Alex leaned forward.

“You see that?” she asked.

“A hand print?”

Dorothy slipped her right hand behind her own neck.

Alex spun to face her incredulously. “You saying she held her own head underwater?”

“Looks that way.”

“It’s also possible that someone else was there that night. If so, they would have had to do one bang-up job to make this look like a self-mutilation/suicide. If you’re right, then she knew this person, and knew them well.”

Dorothy turned the light on and gathered the pages from the file. She was wearing the reading glasses with the beaded string she liked so much and for a moment, she looked to Alex like an old lady clearing away her winnings after a good night at bingo. She placed the bulging folder back into the filing cabinet.

Alex fished out a folder labeled death certificate.

Dorothy’s eyes followed him.

“So I guess believing Diane did this to herself is kinda like believing in the magic bullet that killed Kennedy,” Alex said.

“On the whole,” she said, “the case does look like a suicide.” She paused and Alex looked up at her. “But you’re right, there’s certainly room for… doubt.”

He continued watching her, still not satisfied.

“Look,” she said, her eyes narrowing. “Everyone involved, including the sheriff—hell, especially the sheriff—wanted things to be neat and tidy. I guess at the time and under the circumstances, I just wasn’t ready to dig deeper.” She looked up at him sheepishly. “It was a mistake, I admit that now, and it’s haunted me ever since.” She turned away, and her voice took on a different tone. “Alex, I don’t need to explain myself to you.”

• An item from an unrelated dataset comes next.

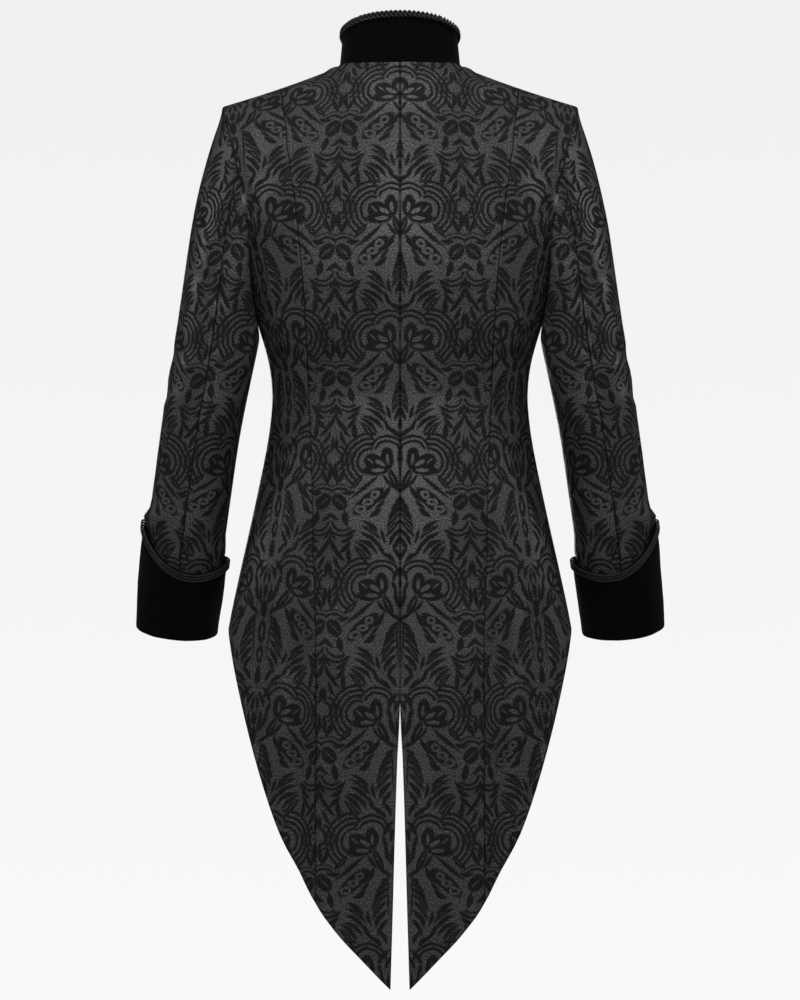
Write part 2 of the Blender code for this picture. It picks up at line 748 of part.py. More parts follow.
def build_mesh(name, points, faces, finish):
    """One named object with its own material, its corners in metres and its faces turned outwards."""
    mesh = bpy.data.meshes.new(name)
    mesh.from_pydata([point * MM for point in points], [], faces)
    shape = bmesh.new()
    shape.from_mesh(mesh)
    bmesh.ops.recalc_face_normals(shape, faces=shape.faces)
    shape.to_mesh(mesh)
    shape.free()
    piece = bpy.data.objects.new(name, mesh)
    bpy.context.scene.collection.objects.link(piece)
    material = bpy.data.materials.new(name)
    material.use_nodes = True
    shader = material.node_tree.nodes["Principled BSDF"]
    shader.inputs["Base Color"].default_value = finish.colour
    shader.inputs["Roughness"].default_value = finish.roughness
    mesh.materials.append(material)
    mesh.shade_smooth()
    mesh.set_sharp_from_angle(angle=math.radians(40))


def wall(name, outer, inner, finish, closed=False):
    """A closed wall between two grids: both faces, and the rim round them."""
    rows, columns = len(outer), len(outer[0])
    points = [point for grid in (outer, inner) for row in grid for point in row]
    inside = rows * columns

    def at(i, j):
        return i * columns + j % columns

    faces = []
    for j in range(columns if closed else columns - 1):
        for i in range(rows - 1):
            quad = [at(i, j), at(i, j + 1), at(i + 1, j + 1), at(i + 1, j)]
            faces.append(quad)
            faces.append([n + inside for n in quad])
        for i in (0, rows - 1):
            faces.append([at(i, j), at(i, j + 1), at(i, j + 1) + inside, at(i, j) + inside])
    if not closed:
        for j in (0, columns - 1):
            for i in range(rows - 1):
                faces.append([at(i, j), at(i + 1, j), at(i + 1, j) + inside, at(i, j) + inside])
    build_mesh(name, points, faces, finish)


def mirrored(grids):
    return [[[mirror(point) for point in row] for row in grid] for grid in grids]


def both_sides(name, grids, finish, closed=False):
    """The same wall on the wearer's left and, mirrored, on the right."""
    wall(name + "_left", *grids, finish, closed)
    wall(name + "_right", *mirrored(grids), finish, closed)


# ---- the pieces ------------------------------------------------------------------------------------
def build_backs(back):
    centre = back.cut(range(CENTRE_COLUMNS + 1))
    side = back.cut(range(CENTRE_COLUMNS, CENTRE_COLUMNS + SIDE_COLUMNS + 1))
    seams = ("first", "last", "top")
    both_sides("back", faces_of_wall(centre, CLOTH, seams), JACQUARD)
    both_sides("side_back", faces_of_wall(side, CLOTH, seams), JACQUARD)


def build_fronts(front):
    """The left front lies over the right one where they overlap."""
    seams = ("first", "top")
    wall("front_left", *faces_of_wall(front, CLOTH, seams), JACQUARD)
    right = front.cut(range(len(front.points[0])))
    for row, facing in zip(right.points, right.facing):
        for n in range(CHEST_COLUMNS + 1, len(row)):
            row[n] = row[n] - facing[n] * UNDER_DEPTH
    wall("front_right", *mirrored(faces_of_wall(right, CLOTH, seams)), JACQUARD)


def build_sleeves(sleeve):
    around = len(sleeve.points[0])
    fore = around - FORE_SEAM
    upper = sleeve.cut(range(HIND_SEAM, fore + 1))
    under = sleeve.cut([n % around for n in range(fore, around + HIND_SEAM + 1)])
    seams = ("first", "last", "top")
    both_sides("upper_sleeve", faces_of_wall(upper, CLOTH, seams), JACQUARD)
    both_sides("under_sleeve", faces_of_wall(under, CLOTH, seams), JACQUARD)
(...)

“No. No, you don’t.” She was right. He knew of the affair. Hell, everyone did. It had been a long time in the making and had begun shortly before Diane’s death. For a brief moment, a horrible thought crossed his mind. What if Dorothy and Sheriff Crow were both in on it? Maybe he had been watching too much reality TV, although he had to admit it would have been the perfect crime. One of the most powerful men in town, partnered with the only other person who could expose his crime. He swept away the idea. But the thought had left him with a startling realization. If somehow Diane didn’t do this to herself, then the one who did was still out there.

Alex stood, shaky at first, but trying hard not to show it. Dorothy walked him out to his cruiser and into a blinding burst of mid-afternoon sun. She held her clipboard up over her eyes.

“Alex, don’t let Sheriff Crow know what you’re up to.”

He gave her a puzzled look.

“He still doesn’t accept that her passing was anything but a suicide,” she said.

“I might not accept it either if I was the sheriff and my wife was murdered.”

“Just remember,” she said, crossing her arms emphatically, “no matter how much you respect him, no matter how much you look up to him, he’ll never be your friend on this one. You’re alone.”